Note that in your particular case you do still have undefined behavior, because you're calling operator= on a non-POD object which hasn't first been constructed. If you gave class Integer a trivial default constructor that would change.
you actually need
Integer* a=new Integer[MAX_IT];
//cout<<a[0].getA();
for(int i=1;i<MAX_IT;i++) << note < not <=
{
a[i]=i;
}
better would be to use std::vector though
I have an application where the sequence of malloc/free operations is known in advance. I'd like to do a pre-computation to minimize the maximum memory usage. Are there any resources on that (c++ implementations/research papers)?
More precisely, the same sequence of malloc/free operations is repeated many times (in the end of each cycle everything is freed). So I can afford some computation to optimize memory usage.
Assuming what you want to achieve is minimize time spent allocating memory and possibly improve cache locality, this sounds quite simple, actually.
Just choose memory manager (write one or use a pre-existing such as Hoard). Then, let the memory manager allocate the maximum amount of memory used during a cycle at the start of the program.
The main issue is calculating this amount of memory. A simple solution would be to go through one cycle using an allocator which does nothing other than wrap malloc/free together with a counter which keeps track of current memory usage and maximum usage. At the end of your cycle, that maximum is how much you should allocate in the beginning.
The one thing to look out for is that fragmentation in your allocated memory could cause the need for extra allocations. This can usually be avoided by a good memory manager. In the worst case, you may have to track max memory allocated for every allocation size separately.
As a sidenote, if you are using C++, why are you using malloc/free instead of new/delete?
More precisely, the same sequence of malloc/free operations is
repeated many times (in the end of each cycle everything is freed). So
I can afford some computation to optimize memory usage.
For memory usage, this is not a hard case to solve. The same memory will be reallocated for the same purpose, so it's not "wasteful" of memory if you allocate the same lumps of memory over and over again.
Since you are saying, malloc and free, are we talking old style "C" type usage of the heap? So there's no constructors or destructors to worry about? Why not then create arrays of elements of a given type, e.g.
struct X
{
...
};
Old code:
X* px[10];
for(i = 0; i < 10; i++)
{
px[i] = malloc(sizeof(X));
...
}
instead do:
X* px[10];
X* xx = malloc(sizeof(X)*10);
for(i = 0; i < 10; i++)
{
px[i] = &xx[i];
}
I want to explore the performance differences for multiple dereferencing of data inside a vector of new-ly allocated structs (or classes).
struct Foo
{
int val;
// some variables
}
std::vector<Foo*> vectorOfFoo;
// Foo objects are new-ed and pushed in vectorOfFoo
for (int i=0; i<N; i++)
{
Foo *f = new Foo;
vectorOfFoo.push_back(f);
}
In the parts of the code where I iterate over vector I would like to enhance locality of reference through the many iterator derefencing, for example I have very often to perform a double nested loop
for (vector<Foo*>::iterator iter1 = vectorOfFoo.begin(); iter!=vectorOfFoo.end(); ++iter1)
{
int somevalue = (*iter)->value;
}
Obviously if the pointers inside the vectorOfFoo are very far, I think locality of reference is somewhat lost.
What about the performance if before the loop I sort the vector before iterating on it?
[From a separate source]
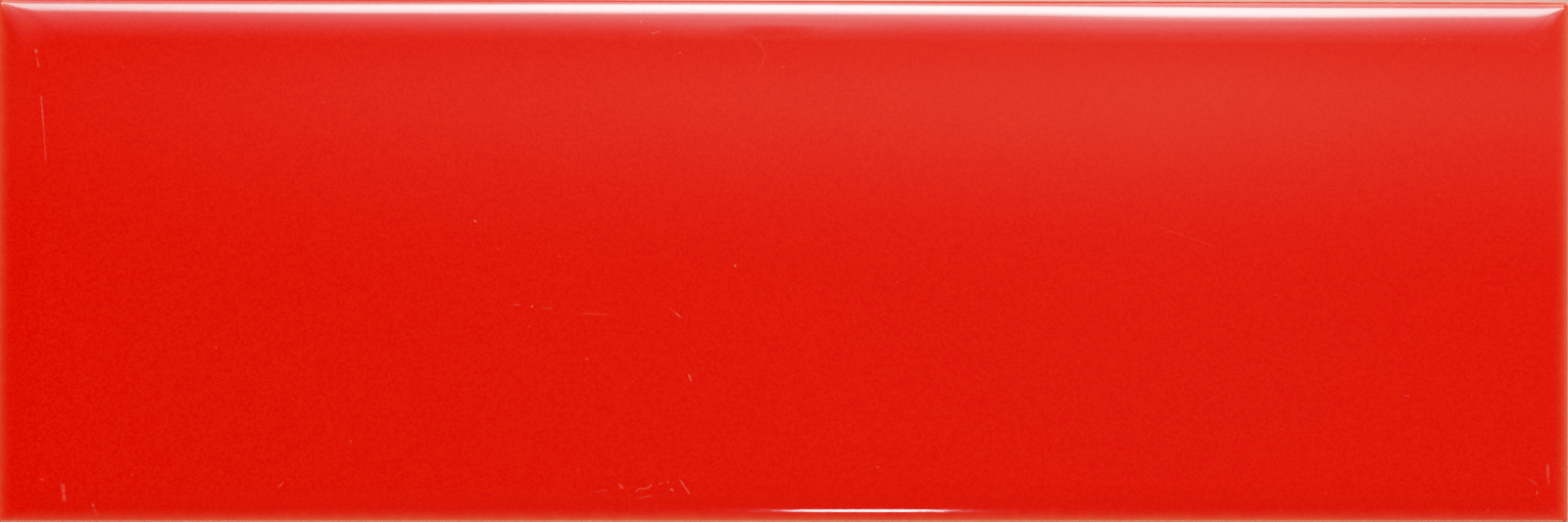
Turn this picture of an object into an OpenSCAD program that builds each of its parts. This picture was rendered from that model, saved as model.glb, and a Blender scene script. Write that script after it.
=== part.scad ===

Should I have better performance in repeated dereferencings?
Am I ensured that consecutive ´new´ allocates pointer which are close in the memory layout?
Just to answer your last question: no, there is no guarantee whatsoever where new allocates memory. The allocations can be distributed throughout the memory. Depending on the current fragmentation of the memory you may be lucky that they are sometimes close to each other but no guarantee is - or, actually, can be - given.
If you want to improve the locality of reference for your objects then you should look into Pool Allocation.
But that's pointless without profiling.
It depends on many factors.
First, it depends on how your objects that are being pointed to from the vector were allocated. If they were allocated on different pages then you cannot help it but fix the allocation part and/or try to use software prefetching.
You can generally check what virtual addresses malloc gives out, but as a part of the larger program the result of separate allocations is not deterministic. So if you want to control the allocation, you have to do it smarter.
In case of NUMA system, you have to make sure that the memory you are accessing is allocated from the physical memory of the node on which your process is running. Otherwise, no matter what you do, the memory will be coming from the other node and you cannot do much in that case except transfer you program back to its "home" node.
You have to check the stride that is needed in order to jump from one object to another. Pre-fetcher can recognize the stride within 512 byte window. If the stride is greater, you are talking about a random memory access from the pre-fetcher point of view. Then it will shut off not to evict your data from the cache, and the best you can do there is to try and use software prefetching. Which may or may not help (always test it).
So if sorting the vector of pointers makes the objects pointed by them continuously placed one after another with a relatively small stride - then yes, you will improve the memory access speed by making it more friendly for the prefetch hardware.
You also have to make sure that sorting that vector doesn't result in a worse gain/lose ratio.
On a side note, depending on how you use each element, you may want to allocate them all at once and/or split those objects into different smaller structures and iterate over smaller data chunks.
At any rate, you absolutely must measure the performance of the whole application before and after your changes. These sort of optimizations is a tricky business and things can get worse even though in theory the performance should have been improved. There are many tools that can be used to help you profile the memory access. For example, cachegrind. Intel's VTune does the same. And many other tools. So don't guess, experiment and verify the results.